▶ **WORK TO BE COMPLETED**
Starting at the first line of the data below, write out each line exactly until you reach the line containing "folds and panels", and include that line too.

▶ **SOURCE EXCERPT**

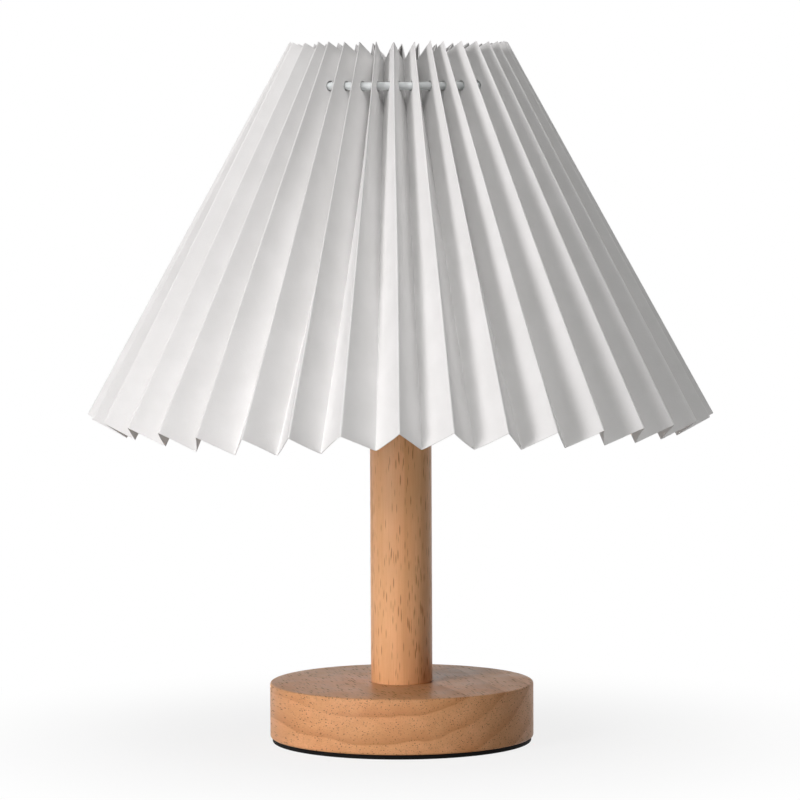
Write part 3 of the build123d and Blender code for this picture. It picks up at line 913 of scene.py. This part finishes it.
class Pleats:
    """The folds and panels of the shade, with the small unevenness of hand-set paper."""

    def __init__(self, seed=7):
        draw = random.Random(seed)
        feet, tips = spread_folds(front_feet, ()), spread_folds(front_tips, back_tips)
        even = (0.0,) * (pleats - len(inner_feet_stray))
        self.count = 2 * pleats
        self.ends = []
        for fold in range(pleats):
            after = (fold + 1) % pleats
            lap = 360 if after == 0 else 0
            ends = []
            for angles, strays, radius, level, wave in (
                (feet, inner_feet_stray, outer_foot_radius, outer_foot_level, 1.0),
                (tips, inner_tips_stray, outer_tip_radius, outer_tip_level, 0.0),
            ):
                angle, beside = angles[fold], angles[after] + lap
                half = math.radians(beside - angle) / 2
                inner_radius, inner_level = inner_fold_end(radius, level, half)
                middle = (angle + beside) / 2 + (strays + even)[fold]
                set_radius = radius - draw.uniform(0, 0.6) * mm
                set_level = level - (1 - wave) * draw.uniform(0, 0.8) * mm
                set_middle = middle + draw.uniform(-0.4, 0.4)
                ends.append((
                    round_point(set_radius, angle, set_level + wave * rim_wave(angle)),
                    round_point(inner_radius, set_middle, inner_level + wave * rim_wave(middle)),
                ))
            (outer_foot, inner_foot), (outer_tip, inner_tip) = ends
            self.ends += [(outer_foot, outer_tip), (inner_foot, inner_tip)]
        turn = 2 * math.pi
        self.sway = [(draw.uniform(-0.35, 0.35) * mm, draw.uniform(0, turn)) for _ in self.ends]
        self.bows = [
            (draw.uniform(-0.35, 0.35) * mm, draw.uniform(-0.3, 0.3) * mm, draw.uniform(0, turn))
            for _ in self.ends
        ]

    def fold(self, index, along):
        """A point on a fold line, from its foot (0) to its tip (1)."""
        foot, tip = self.ends[index % self.count]
        amount, phase = self.sway[index % self.count]
        point = foot.lerp(tip, along)
        sideways = Vector((-point.y, point.x, 0)).normalized()
        amount *= math.sin(math.pi * along) * math.sin(5 * along + phase)
        return point + sideways * amount

    def panel(self, index, across, along):
        """A point on the panel that follows a fold, from that fold (0) to the next (1)."""
        here, there = self.fold(index, along), self.fold(index + 1, along)
        step = 0.01
        rise = self.fold(index, min(1, along + step)) - self.fold(index, max(0, along - step))
        face = (there - here).cross(rise).normalized()
        still, moving, phase = self.bows[index % self.count]
        bow = still + moving * math.sin(4 * along + phase)
        bow *= 4 * across * (1 - across) * min(1, (1 - along) * 4 + 0.15)
        return here.lerp(there, across) + face * bow

    def crease(self, index, along, turn):
        """A point on the rounded crease at a fold, from the panel before (0) to its own (1)."""
        here = self.fold(index, along)
        before = (self.fold(index - 1, along) - here).normalized()
        after = (self.fold(index + 1, along) - here).normalized()
        return here + before * (crease_reach * (1 - turn) ** 2) + after * (crease_reach * turn**2)

    def hole_place(self, index, radius, level):
        """Where along and across a panel the hoop's circle passes through it."""
        across, along = 0.5, 0.9
        for _ in range(25):
            point = self.panel(index, across, along)
            along += (level - point.z) / (outer_tip_level - outer_foot_level)
            point = self.panel(index, across, along)
            near, far = (self.panel(index, edge, along).xy.length for edge in (0, 1))
            across += (point.xy.length - radius) / (near - far)
        return across, along


crease_steps = (0.0, 0.25, 0.5, 0.75, 1.0)


def row_places(hole_along):
    """Places along a fold for the mesh rows: below, beside and above the holes."""
    rows_below, rows_above = 32, 4
    pitch = hole_cell / fold_length
    beside = [hole_along + (step - hole_grid / 2) * pitch for step in range(hole_grid + 1)]
    below = [beside[0] * step / rows_below for step in range(rows_below)]
    above = [
        beside[-1] + (1 - beside[-1]) * step / rows_above for step in range(1, rows_above + 1)
    ]
    return below, beside, above


def hoop_circle():
    """Radius and level of the hoop's middle line. The set paper carries it a little high."""
    outer, low, high = node_ring("hoop")
    return outer - hoop_tube_radius, (low + high) / 2 + hoop_lift


def square_rim(count):
    """Places (column, row) round the rim of a square of cells, from its first corner."""
    steps = range(count)
    return (
        [(step, 0) for step in steps] + [(count, step) for step in steps]
        + [(count - step, count) for step in steps] + [(0, count - step) for step in steps]
    )


def make_paper_shade():
    """One pleated strip closed into a flared shade, with a hole through every panel."""
    folds = Pleats()
    hoop_radius, hoop_level = hoop_circle()
    vertices, faces, columns = [], [], []
    rim, inside, cells = square_rim(hole_grid), range(1, hole_grid), range(hole_grid)

    def add(point):
        vertices.append(point)
        return len(vertices) - 1

    for index in range(folds.count):
        hole_across, hole_along = folds.hole_place(index, hoop_radius, hoop_level)
        below, beside, above = row_places(hole_along)
        rows = below + beside + above
        first_row = len(below)
        columns += [
            [add(folds.crease(index, along, turn)) for along in rows] for turn in crease_steps
        ]
        beside_hole = [
            hole_across + (step - hole_grid / 2) * hole_cell / panel_width
            for step in range(hole_grid + 1)
        ]
        grid = [
            [
                None if column - 1 in inside and row - first_row in inside
                else add(folds.panel(index, across, along))
                for row, along in enumerate(rows)
            ]
            for column, across in enumerate((0.11, *beside_hole, 0.89))
        ]
        columns += grid
        length = (folds.ends[index][1] - folds.ends[index][0]).length
        circle = []
        for column, row in rim:
            toward = Vector((column - hole_grid / 2, row - hole_grid / 2)).normalized()
            toward *= hole_radius
            circle.append(add(folds.panel(index, hole_across + toward.x / panel_width,
                                          hole_along + toward.y / length)))
        faces += band([grid[1 + column][first_row + row] for column, row in rim], circle)

    columns_per_panel = len(columns) // folds.count
    for number, column in enumerate(columns):
        following = columns[(number + 1) % len(columns)]
        across = number % columns_per_panel - len(crease_steps) - 1
        for row in range(len(column) - 1):
            if across in cells and row - first_row in cells:
                continue
            faces.append((column[row], following[row], following[row + 1], column[row + 1]))
    shade = add_piece("paper_shade", (vertices, faces), "shade", "shade_paper",
                      ["pleated_shade"], sharp_degrees=180)
    card = shade.modifiers.new("card", "SOLIDIFY")
    card.thickness = paper_thickness
    card.offset = 0
    keep_result(shade)
    shade.data.shade_smooth()
    mark_cut_edges(shade.data)
    return folds


def mark_cut_edges(mesh):
    """Keeps the card's cut edges crisp and its creases soft."""
    limit = 1.5 * paper_thickness
    shape = bmesh.new()
    shape.from_mesh(mesh)
    for edge in shape.edges:
        lengths = [side.calc_length() for face in edge.link_faces for side in face.edges]
        if min(lengths) < limit and edge.calc_face_angle(0) > math.radians(60):
            edge.smooth = False
    shape.to_mesh(mesh)
    shape.free()


def make_seam_flap(folds):
    """The end of the strip, glued over its start on a panel near the left."""
    panel, start, reach = 3, 0.43, 0.5
    rows, columns = 40, 5
    lift = paper_thickness * 1.06
    vertices, faces = [], []
    for layer in (lift * 0.98, lift + paper_thickness * 0.9):
        for row in range(rows + 1):
            along = 0.004 + 0.86 * row / rows
            for column in range(columns + 1):
                across = start + reach * column / columns
                here = folds.panel(panel, across, along)
                side = folds.panel(panel, across + 0.02, along) - here
                rise = folds.panel(panel, across, along + 0.01) - here
                face = side.cross(rise).normalized()
                if face.xy.dot(here.xy) < 0:
                    face.negate()
                vertices.append(here + face * (layer - paper_thickness / 2))
    width = columns + 1
    strips = [range(first, first + width) for first in range(0, len(vertices), width)]
    under, over = strips[:rows + 1], strips[rows + 1:]
    for layer in (under, over):
        for strip, above in zip(layer, layer[1:]):
            faces += band(strip, above, closed=False)
    faces += band(*[
        [strip[0] for strip in layer[:-1]] + list(layer[-1][:-1])
        + [strip[-1] for strip in layer[:0:-1]] + list(layer[0][:0:-1])
        for layer in (under, over)
    ])
    add_piece("shade_seam_flap", (vertices, faces), "shade", "shade_paper")


def make_hoop():
    """The clear tube threaded through the holes, and the plug that joins its ends."""
    radius, level = hoop_circle()
    up = Vector((0, 0, 1))
    half_gap, half_plug = 0.25 * mm / radius, 7 * mm / radius
    middle = arc(radius, level, quarter + half_gap, 2 * (math.pi - half_gap), 220)
    tube = swept(middle, [hoop_tube_radius, hoop_bore_radius], up, sides=20)
    add_piece("hoop_tube", tube, "shade", "clear_tube", ["hoop"])
    plug = swept(arc(radius, level, quarter - half_plug, 2 * half_plug, 20),
                 [hoop_bore_radius - 0.05 * mm], up)
    add_piece("hoop_plug", plug, "shade", "joiner_plastic", ["hoop_joiner"])


# ---- Bulb ----


def make_bulb():
    """The bulb's body with its moulded waist, and its screw cap with a rolled thread."""
    cap_radius, cap_low, cap_high = node_ring("bulb_screw_cap")
    mouth, low, high = node_ring("bulb_body")
    neck = 14 * mm
    collar = low + 5.2 * mm
    corners = [(0, low, 0), (neck, low, 0.5 * mm), (neck, collar, 0)]
    flank = 14
    for step in range(1, flank):
        t = step / flank
        corners.append((neck + (mouth - neck) * (t**1.35), collar + (high - collar) * t, 0))
    corners += [(mouth, high, 0.15 * mm), (0, high, 0)]
    body = turned(round_corners(corners), 128)
    add_piece("bulb_body_moulded", body, "bulb", "bulb_plastic", ["bulb_body"])
    sheet, thread_top = 0.3 * mm, cap_high - 1.2 * mm
    wall = threaded_wall(cap_radius, 0.45 * mm, cap_low, thread_top, sheet)
    top = turned(round_corners([
        (0, cap_high - sheet, 0), (cap_radius - sheet, cap_high - sheet, 0),
        (cap_radius - sheet, thread_top, 0), (cap_radius, thread_top, 0),
        (cap_radius, cap_high, 0.25 * mm), (0, cap_high, 0),
    ]), 72)
    add_piece("bulb_cap_threaded", joined(wall, top), "bulb", "cap_metal", ["bulb_screw_cap"])


# ---- Floor, light and camera ----


def mix_shaders(tree, factor, first, second):
    """Two shaders mixed by another node's output."""
    return add_node(tree, "MixShader", {0: factor, 1: first, 2: second}).outputs[0]


def seen_directly(tree):
    """1 for rays from the camera and through or off shiny pieces, and 0 for the rest."""
    path = add_node(tree, "LightPath").outputs
    seen = calculate(tree, "MAXIMUM", path["Is Camera Ray"], path["Is Glossy Ray"])
    return calculate(tree, "MAXIMUM", seen, path["Is Transmission Ray"])


def make_world():
    """A white surround to look at, and a softer one that lights the lamp."""
    world = bpy.data.worlds.new("studio")
    bpy.context.scene.world = world
    world.use_nodes = True
    tree = world.node_tree
    tree.nodes.clear()
    white, soft = [
        add_node(tree, "Background", {"Color": colour, "Strength": strength}).outputs[0]
        for colour, strength in (((1, 1, 1, 1), 1.0), ((1, 1, 0.985, 1), 0.04))
    ]
    surround = mix_shaders(tree, seen_directly(tree), soft, white)
    add_node(tree, "OutputWorld", {"Surface": surround})


def make_floor():
    """A pale floor that keeps the lamp's soft shadow and fades into the white surround."""
    half, level = 6.0, -mm / 10
    corners = [(x * half, y * half, level) for x, y in ((-1, -1), (1, -1), (1, 1), (-1, 1))]
    floor = new_object("floor", (corners, [(0, 1, 2, 3)]))
    material = bpy.data.materials.new("floor_white")
    material.use_nodes = True
    tree = material.node_tree
    tree.nodes.clear()
    matt = add_node(tree, "BsdfDiffuse", {"Color": (0.68, 0.68, 0.675, 1)}).outputs[0]
    glow = add_node(tree, "Emission", {"Color": (1, 1, 1, 1), "Strength": 1.0}).outputs[0]
    vector = add_node(tree, "TexCoord").outputs["Object"]
    distance = add_node(tree, "VectorMath", {0: vector}, operation="LENGTH").outputs["Value"]
    near = remap(tree, distance, 0.06, 0.26, 0.84, 1.0)
    faded = mix_shaders(tree, near, matt, glow)
    surface = mix_shaders(tree, seen_directly(tree), matt, faded)
    add_node(tree, "OutputMaterial", {"Surface": surface})
    floor.data.materials.append(material)


def add_softbox(name, azimuth, elevation, distance, size, power, colour,
                aim_level=0.16, spread=180):
    """A softbox aimed at a level on the axis. Azimuth 0 is in front and + to the right."""
    light = bpy.data.lights.new(name, "AREA")
    light.shape = "RECTANGLE"
    light.size, light.size_y = size
    light.energy = power
    light.color = colour
    light.spread = math.radians(spread)
    softbox = bpy.data.objects.new(name, light)
    bpy.context.scene.collection.objects.link(softbox)
    aim = Vector((0, 0, aim_level))
    a, e = math.radians(azimuth), math.radians(elevation)
    direction = Vector((math.sin(a) * math.cos(e), -math.cos(a) * math.cos(e), math.sin(e)))
    softbox.location = aim + direction * distance
    softbox.rotation_euler = direction.to_track_quat("Z", "Y").to_euler()


def make_camera():
    """The camera at the photograph's distance, height and tilt."""
    data = bpy.data.cameras.new("camera")
    data.sensor_width = 36.0
    data.lens = 198.4
    data.clip_start = 0.05
    data.shift_x = -0.0006
    camera = bpy.data.objects.new("camera", data)
    bpy.context.scene.collection.objects.link(camera)
    camera.location = (0.0, -1.995, 0.303)
    pitch, roll = math.radians(-4.23), math.radians(-0.26)
    turn = Matrix.Rotation(quarter + pitch, 4, "X") @ Matrix.Rotation(roll, 4, "Z")
    camera.rotation_euler = turn.to_euler()
    bpy.context.scene.camera = camera


finish_nodes()
make_foot_pad()
make_wooden_base()
make_post()
make_gland()
make_holder_cap()
make_holder_sleeve()
make_screw_shell()
make_carrier()
shade_folds = make_paper_shade()
make_seam_flap(shade_folds)
make_hoop()
make_bulb()
make_world()
make_floor()
add_softbox("key", -40, 15, 1.7, (0.45, 0.95), 16.0, (1.0, 0.975, 0.98))
add_softbox("stand_grid", -54, 4, 1.3, (0.1, 0.1), 0.021, (1.0, 0.98, 0.97),
            aim_level=0.05, spread=14)
add_softbox("front_top", 0, 62, 1.7, (0.8, 0.8), 10.0, (1.0, 0.99, 0.985))
add_softbox("right_top", 90, 60, 1.7, (0.8, 0.8), 3.8, (1.0, 1.0, 0.985))
make_camera()

bpy.context.scene.view_settings.view_transform = "Standard"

▶ **EXERCISE OUTPUT**
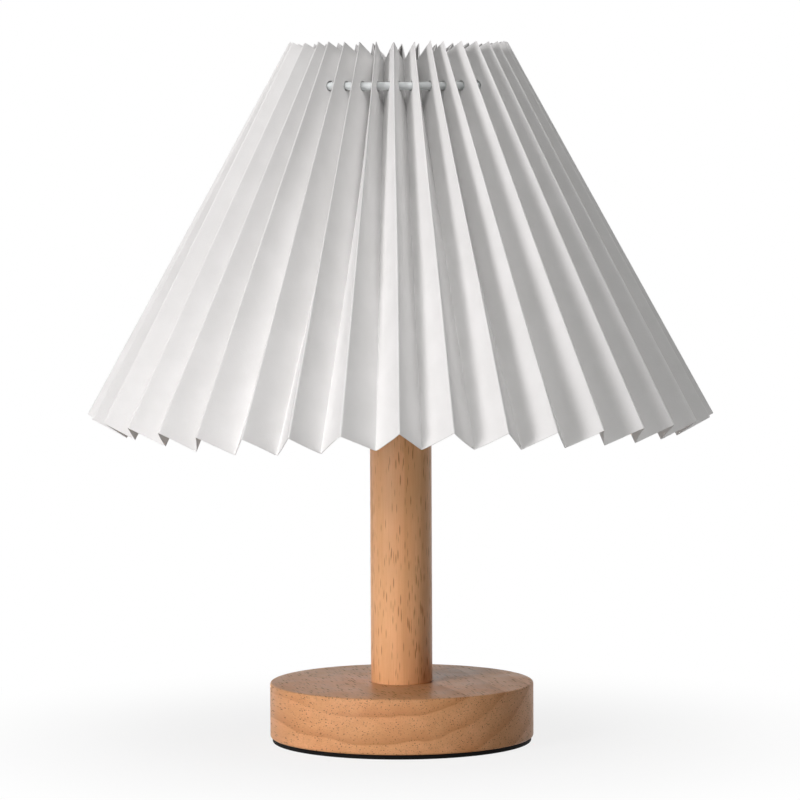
Write part 3 of the build123d and Blender code for this picture. It picks up at line 913 of scene.py. This part finishes it.
class Pleats:
    """The folds and panels of the shade, with the small unevenness of hand-set paper."""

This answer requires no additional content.